Exercise instructions
The required output consists solely of the lines from the one containing "it on the floor" down to the one containing "bpy.data.objects.remove(obj)", both included, each quoted exactly.

Data section
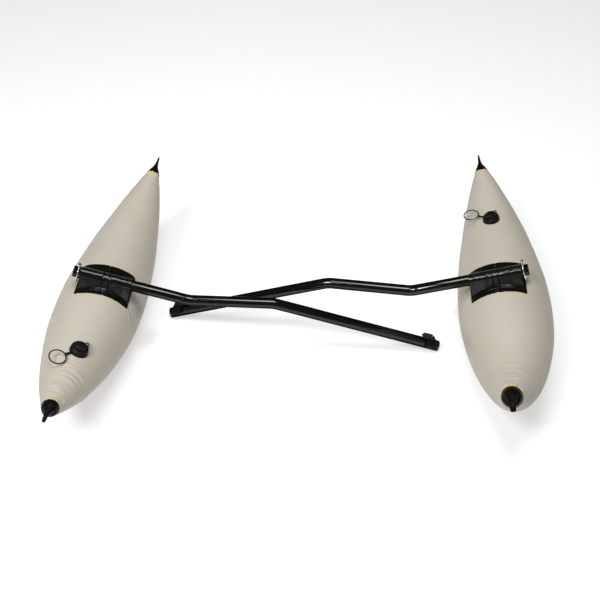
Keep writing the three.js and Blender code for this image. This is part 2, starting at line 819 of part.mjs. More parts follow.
function lowest(group, ending) {
  let low = Infinity;
  group.updateMatrixWorld(true);
  group.traverse((piece) => {
    if (!piece.isMesh || !piece.name.endsWith(ending)) return;
    const point = new THREE.Vector3();
    const points = piece.geometry.attributes.position;
    for (let i = 0; i < points.count; i += 1) {
      low = Math.min(low, point.fromBufferAttribute(points, i).applyMatrix4(piece.matrixWorld).z);
    }
  });
  return low;
}

// Rolls an outrigger towards its arm until belly and tube end are level, and stands it on the floor
function layDown(place) {
  const group = outrigger(place);
  let [small, large] = [0, maxRoll];
  for (let i = 0; i < rollSearches; i += 1) {
    const roll = (small + large) / 2;
    group.rotation.set(0, place.inboard * roll, -place.yaw, "ZYX");
    if (lowest(group, "_arm_tube") > lowest(group, "_float")) small = roll;
    else large = roll;
  }
  group.position.set(place.x, place.y, -lowest(group, "_float"));
  return group;
}

const pair = new THREE.Group();
pair.add(layDown(left), layDown(right));

// The origin is the middle of the pair's box, on the floor
pair.updateMatrixWorld(true);
const box = new THREE.Box3().setFromObject(pair, true);
const middle = box.getCenter(new THREE.Vector3());
pair.position.set(-middle.x, -middle.y, -box.min.z);

export default pair;
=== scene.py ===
import json
import math

import bpy
import numpy as np
from mathutils import Matrix, Vector


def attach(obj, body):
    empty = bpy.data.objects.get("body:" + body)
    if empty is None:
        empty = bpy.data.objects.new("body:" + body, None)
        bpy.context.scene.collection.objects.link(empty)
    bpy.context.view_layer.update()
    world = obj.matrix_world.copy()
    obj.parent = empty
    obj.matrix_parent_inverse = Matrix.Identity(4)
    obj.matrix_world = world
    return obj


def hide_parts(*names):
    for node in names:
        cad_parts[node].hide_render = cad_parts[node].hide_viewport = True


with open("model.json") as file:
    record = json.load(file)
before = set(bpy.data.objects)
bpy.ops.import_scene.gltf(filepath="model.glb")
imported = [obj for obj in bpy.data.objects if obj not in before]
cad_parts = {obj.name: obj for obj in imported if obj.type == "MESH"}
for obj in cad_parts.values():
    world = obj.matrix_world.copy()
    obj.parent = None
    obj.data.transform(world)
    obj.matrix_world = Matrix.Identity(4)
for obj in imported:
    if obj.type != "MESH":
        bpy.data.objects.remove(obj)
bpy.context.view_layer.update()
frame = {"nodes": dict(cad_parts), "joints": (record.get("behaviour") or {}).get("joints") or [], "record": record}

# Lengths below are in millimetres and are turned into metres when a mesh is made.
MM = 0.001

# Float and nose caps: the bow is alike on both, and each stern, nearer to the camera, has its own form.
# Rise and power shape the middle line, taper and blunt the girth, and cap is the rim's share of HALF.
# Root and tip are the half width and half height of the tail, and hoops counts the creases at that end.
HALF = 468.5
BOW = dict(sign=1, rise=147.0, power=2.39, taper=1.85, blunt=0.78, cap=0.952, droop=4.0, tail=19.0,
           root=(4.6, 3.6), tip=(1.7, 1.1), hoops=5, depth=0.4)
CAP_OVERLAP, CAP_THICK, CONE = 10.0, 1.2, 20.0

# Relief of the skin: heights, then spans, of lumps and grain, and the creases at the ends
LUMP, LUMP_SPAN = 0.40, (90, 240)
GRAIN, GRAIN_SPAN = 0.06, (18, 50)
GATHER, GATHER_REACH, GATHERS = 0.35, 13, 17
CREASE_ZONE, CREASE_START = 112.0, 9
RIPPLE, RIPPLE_PITCH, RIPPLE_AT, RIPPLE_SPREAD = 0.55, 9.5, 38, 15
PLEAT, PLEAT_TURN, PLEAT_WIDTH = 0.26, 1.75, 0.5

# Folds that fan out from a patch's inboard corners: start, heading, pitch, reach and depth at each corner
FAN_X, FAN_Y, FAN_COS, FAN_SIN = 82, 42, 0.78, 0.62
FAN_PITCH, FAN_OPENING, FAN_PEAK, FAN_LENGTH, FAN_WIDTH = 15, 60, 18, 30, 20
FAN_DEPTHS = ((-1, 0.75), (1, 0.3))

# Glue: width round a patch, how far out it lies, and its height as a share of its half width
PATCH_GLUE, PATCH_GLUE_OUT, GLUE_SHARE = 1.35, 0.9, 0.45

# Patches, tunnels and loop
PATCH_REACH, PATCH_LENGTH, PATCH_CENTRE, TUBE_PLACE = 73.5, 115.0, -3.0, -16.0
PATCH_SPLIT, PATCH_NOTCH = 0.12, 2.6
BOND, PATCH_THICK, SEAT_GAP, RUN_GAP = 0.7, 1.5, 0.3, 0.5
TUNNEL_REACH, LOOP_WIDTH, LOOP_GAP = 64.0, 13.0, 2.5
TUNNEL_WALL, FOOT_SPREAD, FOOT_SHARE, FLANGE = 1.6, 4.0, 0.25, 11.0

# Arm
TUBE_R, TUBE_WALL, BEND, BEND_R = 14.3, 1.65, math.radians(17.6), 80.0
OUTBOARD, TO_BEND, MIDDLE, INNER = 80.5, 216.0, 219.0, 461.0
PIN_X, RING_R, RING_WIRE = -70.5, 24.0, 1.5
RIVET_TO_BEND, BUTTON_FROM_END, RIVET_TURN = 16.0, 44.0, math.radians(62)
PIN_HEAD_R, PIN_R, PIN_TOP, PIN_TIP = 4.5, 3.0, 28.5, -21.8
RIVET_HEAD_R, RIVET_SHANK_R, RIVET_HEIGHT = 5.0, 2.5, 2.4
BUTTON_R, BUTTON_TIP, BUTTON_FLANGE_R, BUTTON_FLANGE, BUTTON_BASE = 4.0, -20.3, 5.5, -11.09, -10.29
TUBE_EDGE, OUTER_BORE, INNER_BORE = 0.3, 14, 16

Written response
// Rolls an outrigger towards its arm until belly and tube end are level, and stands it on the floor
function layDown(place) {
  const group = outrigger(place);
  let [small, large] = [0, maxRoll];
  for (let i = 0; i < rollSearches; i += 1) {
    const roll = (small + large) / 2;
    group.rotation.set(0, place.inboard * roll, -place.yaw, "ZYX");
    if (lowest(group, "_arm_tube") > lowest(group, "_float")) small = roll;
    else large = roll;
  }
  group.position.set(place.x, place.y, -lowest(group, "_float"));
  return group;
}

const pair = new THREE.Group();
pair.add(layDown(left), layDown(right));

// The origin is the middle of the pair's box, on the floor
pair.updateMatrixWorld(true);
const box = new THREE.Box3().setFromObject(pair, true);
const middle = box.getCenter(new THREE.Vector3());
pair.position.set(-middle.x, -middle.y, -box.min.z);

export default pair;
=== scene.py ===
import json
import math

import bpy
import numpy as np
from mathutils import Matrix, Vector


def attach(obj, body):
    empty = bpy.data.objects.get("body:" + body)
    if empty is None:
        empty = bpy.data.objects.new("body:" + body, None)
        bpy.context.scene.collection.objects.link(empty)
    bpy.context.view_layer.update()
    world = obj.matrix_world.copy()
    obj.parent = empty
    obj.matrix_parent_inverse = Matrix.Identity(4)
    obj.matrix_world = world
    return obj


def hide_parts(*names):
    for node in names:
        cad_parts[node].hide_render = cad_parts[node].hide_viewport = True


with open("model.json") as file:
    record = json.load(file)
before = set(bpy.data.objects)
bpy.ops.import_scene.gltf(filepath="model.glb")
imported = [obj for obj in bpy.data.objects if obj not in before]
cad_parts = {obj.name: obj for obj in imported if obj.type == "MESH"}
for obj in cad_parts.values():
    world = obj.matrix_world.copy()
    obj.parent = None
    obj.data.transform(world)
    obj.matrix_world = Matrix.Identity(4)
for obj in imported:
    if obj.type != "MESH":
        bpy.data.objects.remove(obj)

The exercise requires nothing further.